**ENTRIES:**

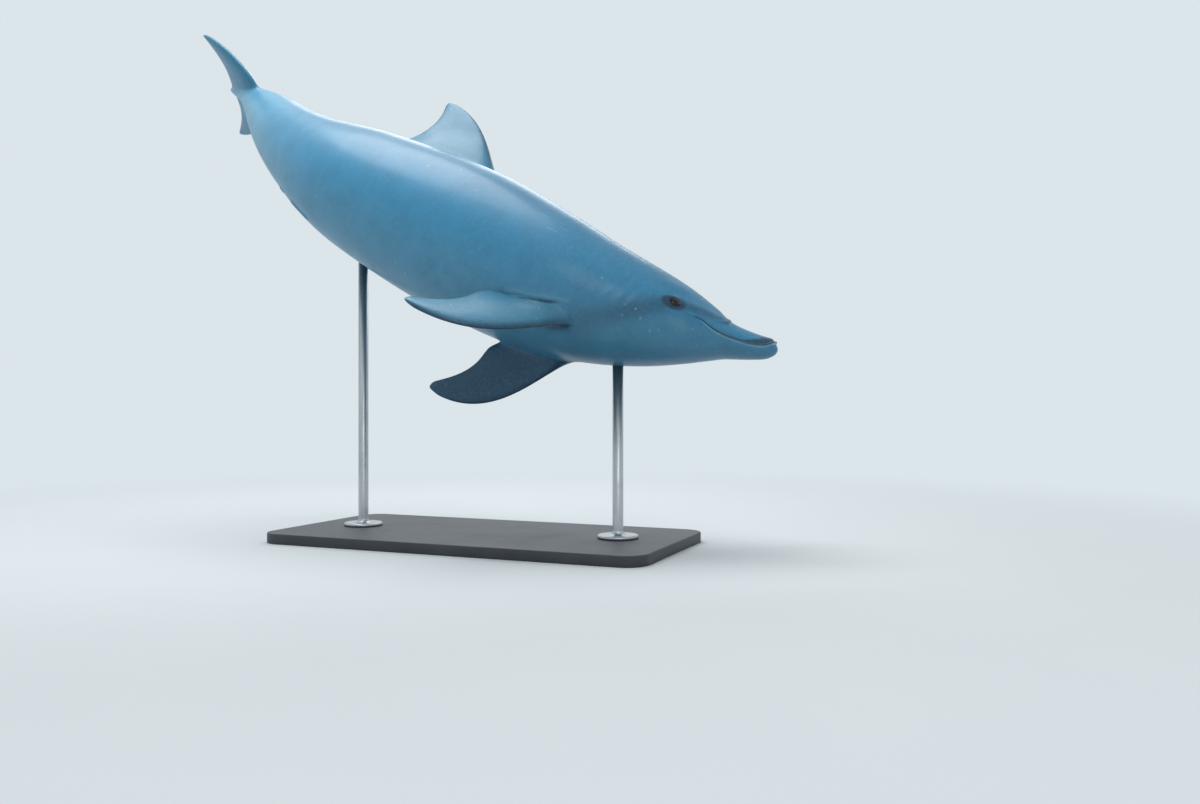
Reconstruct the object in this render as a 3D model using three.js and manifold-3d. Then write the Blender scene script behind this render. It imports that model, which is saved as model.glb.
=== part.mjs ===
// A bottlenose dolphin at life size, gliding nose down with its belly turned half to its right,
// held over a flat base by two steel rods. Millimetres, +Z up, +X the way the middle of the body heads.
// The origin is the middle of the base's underside.
import * as THREE from 'three';
import { mergeVertices } from 'three/addons/utils/BufferGeometryUtils.js';
import Module from 'manifold-3d';

// ---------------------------------------------------------------- driving dimensions

const LENGTH = 2400; // beak tip to the notch between the flukes
const GAP = 0.3; // left between pieces that meet

// The body's outline, in shares of LENGTH: [from the beak tip, back, belly, half width, widest level]
const STATIONS = [
  [0.0, -0.0045, -0.0275, 0.0125, -0.0175],
  [0.014, -0.0042, -0.0295, 0.0147, -0.0195],
  [0.035, -0.001, -0.033, 0.019, -0.022],
  [0.055, 0.005, -0.036, 0.024, -0.022],
  [0.07, 0.0185, -0.041, 0.029, -0.02],
  [0.1, 0.0345, -0.0505, 0.0408, -0.015],
  [0.14, 0.0505, -0.0605, 0.055, -0.011],
  [0.2, 0.0682, -0.0732, 0.0688, -0.007],
  [0.28, 0.0846, -0.0862, 0.0828, -0.003],
  [0.39, 0.0932, -0.0912, 0.0889, 0.0],
  [0.56, 0.0845, -0.0805, 0.0731, 0.002],
  [0.7, 0.0622, -0.0562, 0.0474, 0.003],
  [0.78, 0.0515, -0.0428, 0.0335, 0.003],
  [0.86, 0.0395, -0.0301, 0.0212, 0.002],
  [0.92, 0.02, -0.0217, 0.0138, 0.001],
  [0.96, 0.013, -0.0136, 0.0115, 0.0],
  [1.0, 0.0035, -0.004, 0.0045, 0.0],
];
const BEAK_ROUNDING = { side: 0.014, above: 0.009, below: 0.02 }; // lengths over which its tip rounds off
const TAIL_ROUNDING = 0.03; // the same at the end of the tail stock
const BEAK_LONGER = 0.003; // how far the tip is drawn out in front of the first station
const UPPER_JAW_SHORTER = 0.0015; // the lower jaw stands this far in front of the upper one
const RIDGE = 0.3; // how far the tail stock narrows to a ridge along its back and belly

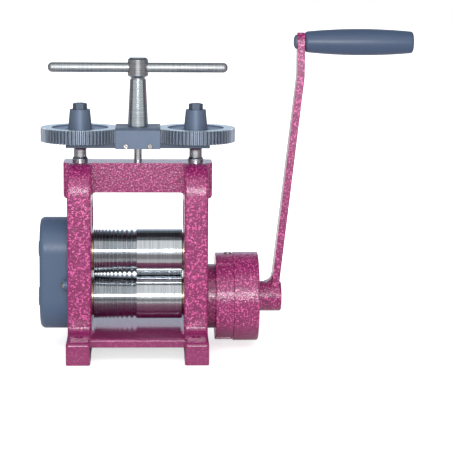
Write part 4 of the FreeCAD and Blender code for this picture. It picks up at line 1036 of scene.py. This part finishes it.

**DO THIS:** Copy out the listing above, line by line and exactly, from its first line to the line holding "const GAP = 0.3;", inclusive.

**EXERCISE ANSWER:**
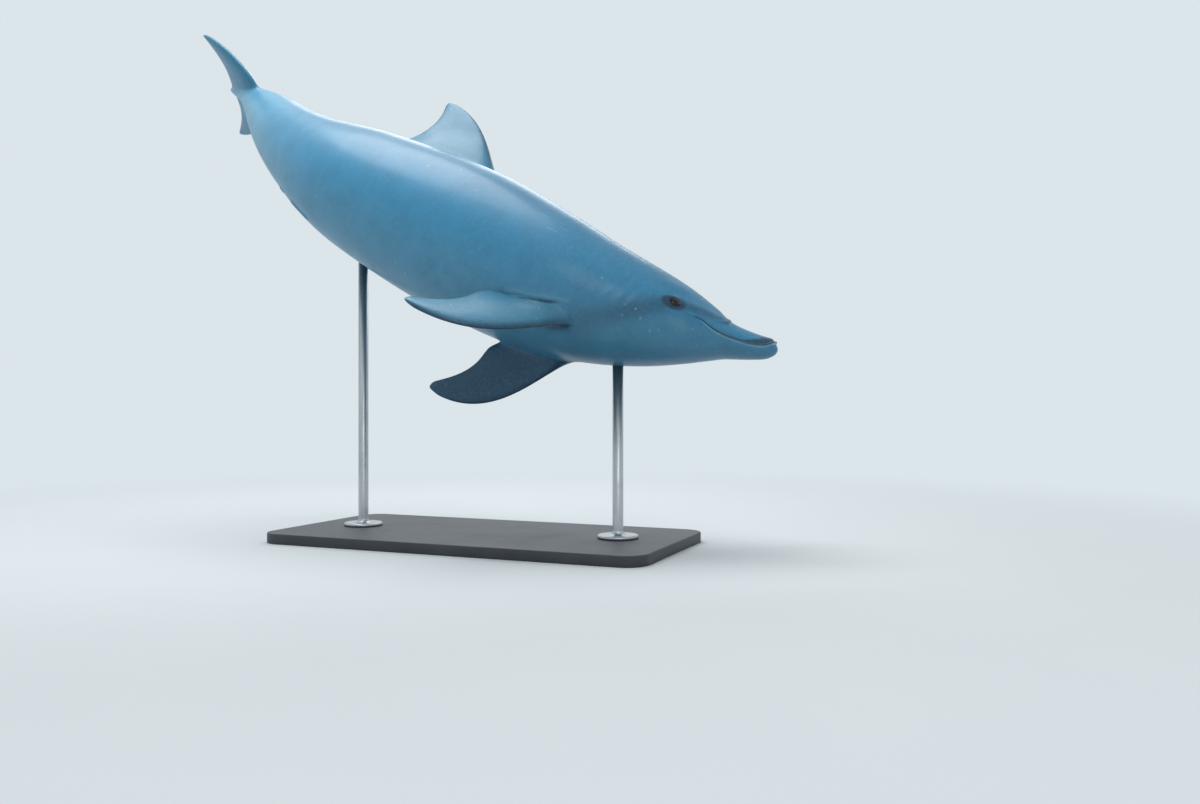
Reconstruct the object in this render as a 3D model using three.js and manifold-3d. Then write the Blender scene script behind this render. It imports that model, which is saved as model.glb.
=== part.mjs ===
// A bottlenose dolphin at life size, gliding nose down with its belly turned half to its right,
// held over a flat base by two steel rods. Millimetres, +Z up, +X the way the middle of the body heads.
// The origin is the middle of the base's underside.
import * as THREE from 'three';
import { mergeVertices } from 'three/addons/utils/BufferGeometryUtils.js';
import Module from 'manifold-3d';

// ---------------------------------------------------------------- driving dimensions

const LENGTH = 2400; // beak tip to the notch between the flukes
const GAP = 0.3; // left between pieces that meet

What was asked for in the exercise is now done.